%%

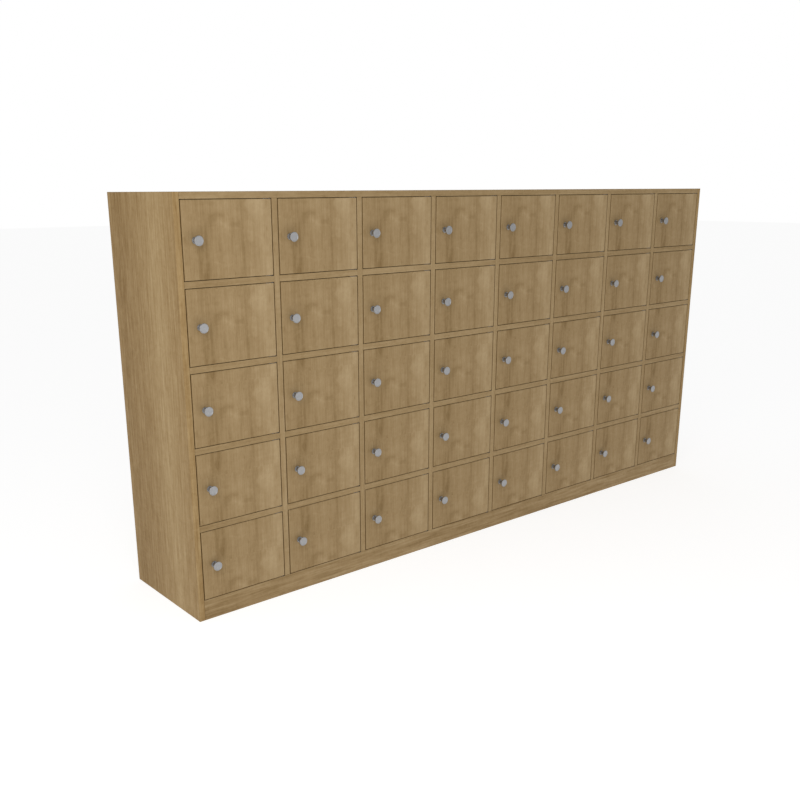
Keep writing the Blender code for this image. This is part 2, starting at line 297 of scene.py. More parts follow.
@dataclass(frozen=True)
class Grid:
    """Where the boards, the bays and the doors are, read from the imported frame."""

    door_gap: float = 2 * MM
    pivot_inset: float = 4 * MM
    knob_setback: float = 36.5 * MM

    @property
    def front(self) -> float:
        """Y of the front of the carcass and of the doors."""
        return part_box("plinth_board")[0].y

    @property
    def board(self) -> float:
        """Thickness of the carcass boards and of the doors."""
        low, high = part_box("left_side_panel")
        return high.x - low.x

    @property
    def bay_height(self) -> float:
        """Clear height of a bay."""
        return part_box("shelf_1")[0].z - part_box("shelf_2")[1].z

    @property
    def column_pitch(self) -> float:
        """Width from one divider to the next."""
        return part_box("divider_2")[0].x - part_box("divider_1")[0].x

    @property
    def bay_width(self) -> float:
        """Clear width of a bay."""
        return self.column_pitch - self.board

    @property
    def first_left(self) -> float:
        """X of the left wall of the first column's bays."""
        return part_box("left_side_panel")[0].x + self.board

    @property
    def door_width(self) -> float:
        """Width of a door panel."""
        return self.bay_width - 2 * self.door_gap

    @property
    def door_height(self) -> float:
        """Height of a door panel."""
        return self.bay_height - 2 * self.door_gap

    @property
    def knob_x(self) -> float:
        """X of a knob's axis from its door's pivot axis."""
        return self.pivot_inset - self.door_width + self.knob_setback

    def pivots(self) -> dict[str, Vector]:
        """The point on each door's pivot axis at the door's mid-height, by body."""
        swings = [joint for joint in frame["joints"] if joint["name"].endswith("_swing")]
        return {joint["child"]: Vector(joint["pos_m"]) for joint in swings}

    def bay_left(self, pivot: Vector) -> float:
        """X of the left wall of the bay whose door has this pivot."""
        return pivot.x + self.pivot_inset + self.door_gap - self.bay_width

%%

All of the material above needs to be copied exactly.

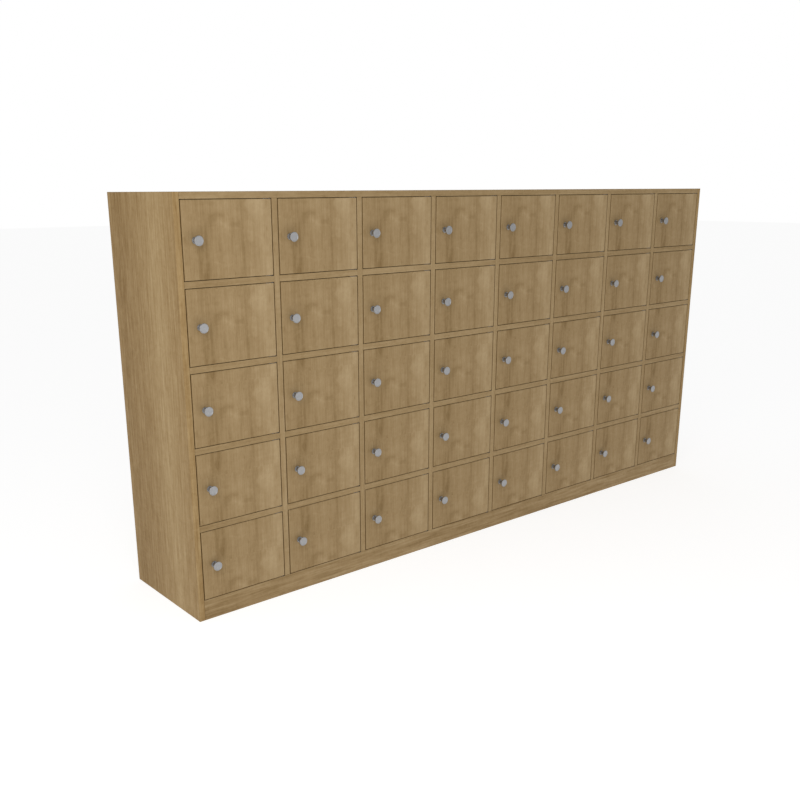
Keep writing the Blender code for this image. This is part 2, starting at line 297 of scene.py. More parts follow.
@dataclass(frozen=True)
class Grid:
    """Where the boards, the bays and the doors are, read from the imported frame."""

    door_gap: float = 2 * MM
    pivot_inset: float = 4 * MM
    knob_setback: float = 36.5 * MM

    @property
    def front(self) -> float:
        """Y of the front of the carcass and of the doors."""
        return part_box("plinth_board")[0].y

    @property
    def board(self) -> float:
        """Thickness of the carcass boards and of the doors."""
        low, high = part_box("left_side_panel")
        return high.x - low.x

    @property
    def bay_height(self) -> float:
        """Clear height of a bay."""
        return part_box("shelf_1")[0].z - part_box("shelf_2")[1].z

    @property
    def column_pitch(self) -> float:
        """Width from one divider to the next."""
        return part_box("divider_2")[0].x - part_box("divider_1")[0].x

    @property
    def bay_width(self) -> float:
        """Clear width of a bay."""
        return self.column_pitch - self.board

    @property
    def first_left(self) -> float:
        """X of the left wall of the first column's bays."""
        return part_box("left_side_panel")[0].x + self.board

    @property
    def door_width(self) -> float:
        """Width of a door panel."""
        return self.bay_width - 2 * self.door_gap

    @property
    def door_height(self) -> float:
        """Height of a door panel."""
        return self.bay_height - 2 * self.door_gap

    @property
    def knob_x(self) -> float:
        """X of a knob's axis from its door's pivot axis."""
        return self.pivot_inset - self.door_width + self.knob_setback

    def pivots(self) -> dict[str, Vector]:
        """The point on each door's pivot axis at the door's mid-height, by body."""
        swings = [joint for joint in frame["joints"] if joint["name"].endswith("_swing")]
        return {joint["child"]: Vector(joint["pos_m"]) for joint in swings}

    def bay_left(self, pivot: Vector) -> float:
        """X of the left wall of the bay whose door has this pivot."""
        return pivot.x + self.pivot_inset + self.door_gap - self.bay_width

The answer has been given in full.